→ **EXERCISE REQUIREMENTS**: Every line in the listing is to be echoed verbatim.

┌─ MATERIAL PROVIDED

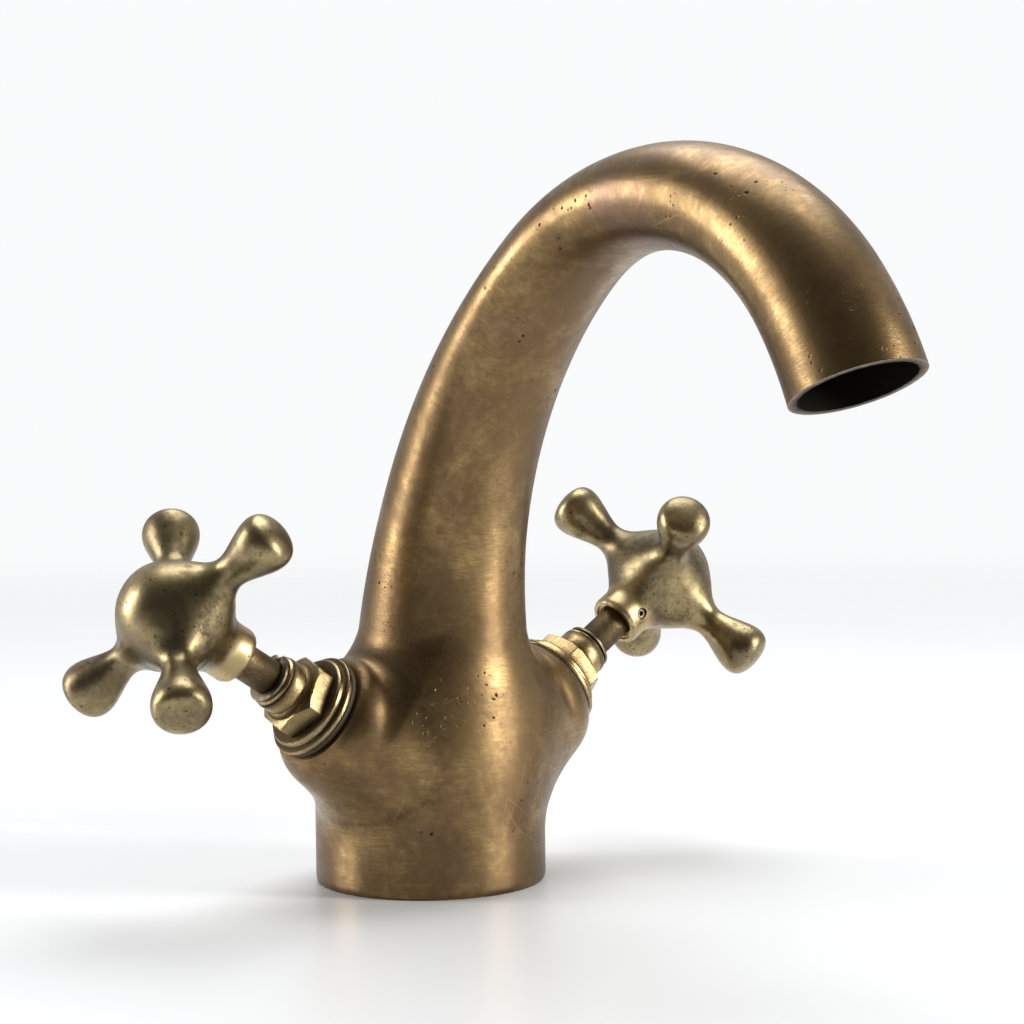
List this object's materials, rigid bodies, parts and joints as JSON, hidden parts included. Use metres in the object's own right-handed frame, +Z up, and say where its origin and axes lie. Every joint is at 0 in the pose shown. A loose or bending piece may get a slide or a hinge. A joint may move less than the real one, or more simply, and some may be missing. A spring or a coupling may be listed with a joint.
{
  "type": "bathroom mixer faucet",
  "caption": "Monobloc basin mixer: swan-neck spout cast with a round base, tilted compression valves and cross handles with ball-ended arms.",
  "frame": {"origin": "centre of the base's flat underside", "axes": "+Z up, the spout reaches towards -Y, the hot valve is on the -X side and the cold valve on the +X side"},
  "size_m": [0.1607, 0.1644, 0.1525],
  "materials": {
    "aged_brass": "satin, aged, fine brushing, small dark pits",
    "worn_brass": "brushed flats, dark grime in the corners",
    "handle_brass": "cast, dark patina, worn bright on the ball ends",
    "dark_brass": "turned, tarnished",
    "clean_brass": "machined, hidden inside",
    "steel": "plain",
    "fibre": "matte",
    "rubber": "matte"
  },
  "bodies": {
    "faucet": {"body_casting": "aged_brass", "base_seal_ring": "rubber", "bonnet_hot": "worn_brass", "bonnet_washer_hot": "fibre", "thrust_washer_hot": "fibre", "seat_bush_hot": "clean_brass", "bonnet_cold": "worn_brass", "bonnet_washer_cold": "fibre", "thrust_washer_cold": "fibre", "seat_bush_cold": "clean_brass"},
    "valve_hot": {"handle_hot": "handle_brass", "spindle_hot": "dark_brass", "retaining_clip_hot": "steel", "o_ring_inner_hot": "rubber", "o_ring_outer_hot": "rubber", "grub_screw_hot": "steel"},
    "plunger_hot": {"jumper_hot": "clean_brass", "seat_washer_hot": "rubber", "washer_screw_hot": "clean_brass"},
    "valve_cold": {"handle_cold": "handle_brass", "spindle_cold": "dark_brass", "retaining_clip_cold": "steel", "o_ring_inner_cold": "rubber", "o_ring_outer_cold": "rubber", "grub_screw_cold": "steel"},
    "plunger_cold": {"jumper_cold": "clean_brass", "seat_washer_cold": "rubber", "washer_screw_cold": "clean_brass"}
  },
  "joints": [
    {"name": "handle_hot_turn", "type": "hinge", "parent": "faucet", "child": "valve_hot", "pos_m": [-0.04623, -0.0031, 0.04969], "axis": [-0.8406, 0, 0.5417], "range_deg": [0, 540]},
    {"name": "plunger_hot_lift", "type": "slide", "parent": "faucet", "child": "plunger_hot", "axis": [-0.8406, 0, 0.5417], "range_m": [0, 0.00305]},
    {"name": "handle_cold_turn", "type": "hinge", "parent": "faucet", "child": "valve_cold", "pos_m": [0.04623, -0.0031, 0.04969], "axis": [0.8406, 0, 0.5417], "range_deg": [0, 540]},
    {"name": "plunger_cold_lift", "type": "slide", "parent": "faucet", "child": "plunger_cold", "axis": [0.8406, 0, 0.5417], "range_m": [0, 0.00305]}
  ],
  "couplings": [
    {"joint": "plunger_hot_lift", "follows": "handle_hot_turn", "m_per_rad": 0.00031831},
    {"joint": "plunger_cold_lift", "follows": "handle_cold_turn", "m_per_rad": 0.00031831}
  ]
}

└─

→ **ANSWER FOR THIS EXERCISE**:
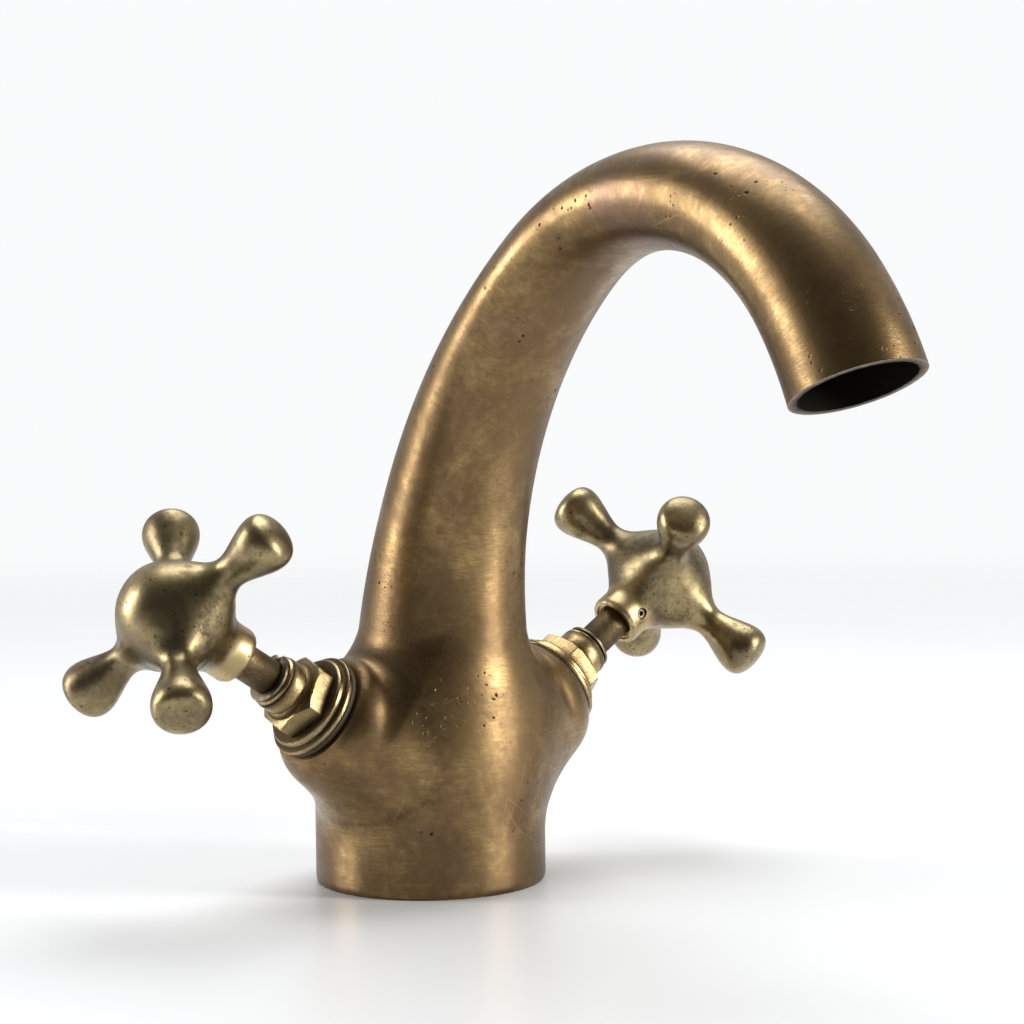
List this object's materials, rigid bodies, parts and joints as JSON, hidden parts included. Use metres in the object's own right-handed frame, +Z up, and say where its origin and axes lie. Every joint is at 0 in the pose shown. A loose or bending piece may get a slide or a hinge. A joint may move less than the real one, or more simply, and some may be missing. A spring or a coupling may be listed with a joint.
{
  "type": "bathroom mixer faucet",
  "caption": "Monobloc basin mixer: swan-neck spout cast with a round base, tilted compression valves and cross handles with ball-ended arms.",
  "frame": {"origin": "centre of the base's flat underside", "axes": "+Z up, the spout reaches towards -Y, the hot valve is on the -X side and the cold valve on the +X side"},
  "size_m": [0.1607, 0.1644, 0.1525],
  "materials": {
    "aged_brass": "satin, aged, fine brushing, small dark pits",
    "worn_brass": "brushed flats, dark grime in the corners",
    "handle_brass": "cast, dark patina, worn bright on the ball ends",
    "dark_brass": "turned, tarnished",
    "clean_brass": "machined, hidden inside",
    "steel": "plain",
    "fibre": "matte",
    "rubber": "matte"
  },
  "bodies": {
    "faucet": {"body_casting": "aged_brass", "base_seal_ring": "rubber", "bonnet_hot": "worn_brass", "bonnet_washer_hot": "fibre", "thrust_washer_hot": "fibre", "seat_bush_hot": "clean_brass", "bonnet_cold": "worn_brass", "bonnet_washer_cold": "fibre", "thrust_washer_cold": "fibre", "seat_bush_cold": "clean_brass"},
    "valve_hot": {"handle_hot": "handle_brass", "spindle_hot": "dark_brass", "retaining_clip_hot": "steel", "o_ring_inner_hot": "rubber", "o_ring_outer_hot": "rubber", "grub_screw_hot": "steel"},
    "plunger_hot": {"jumper_hot": "clean_brass", "seat_washer_hot": "rubber", "washer_screw_hot": "clean_brass"},
    "valve_cold": {"handle_cold": "handle_brass", "spindle_cold": "dark_brass", "retaining_clip_cold": "steel", "o_ring_inner_cold": "rubber", "o_ring_outer_cold": "rubber", "grub_screw_cold": "steel"},
    "plunger_cold": {"jumper_cold": "clean_brass", "seat_washer_cold": "rubber", "washer_screw_cold": "clean_brass"}
  },
  "joints": [
    {"name": "handle_hot_turn", "type": "hinge", "parent": "faucet", "child": "valve_hot", "pos_m": [-0.04623, -0.0031, 0.04969], "axis": [-0.8406, 0, 0.5417], "range_deg": [0, 540]},
    {"name": "plunger_hot_lift", "type": "slide", "parent": "faucet", "child": "plunger_hot", "axis": [-0.8406, 0, 0.5417], "range_m": [0, 0.00305]},
    {"name": "handle_cold_turn", "type": "hinge", "parent": "faucet", "child": "valve_cold", "pos_m": [0.04623, -0.0031, 0.04969], "axis": [0.8406, 0, 0.5417], "range_deg": [0, 540]},
    {"name": "plunger_cold_lift", "type": "slide", "parent": "faucet", "child": "plunger_cold", "axis": [0.8406, 0, 0.5417], "range_m": [0, 0.00305]}
  ],
  "couplings": [
    {"joint": "plunger_hot_lift", "follows": "handle_hot_turn", "m_per_rad": 0.00031831},
    {"joint": "plunger_cold_lift", "follows": "handle_cold_turn", "m_per_rad": 0.00031831}
  ]
}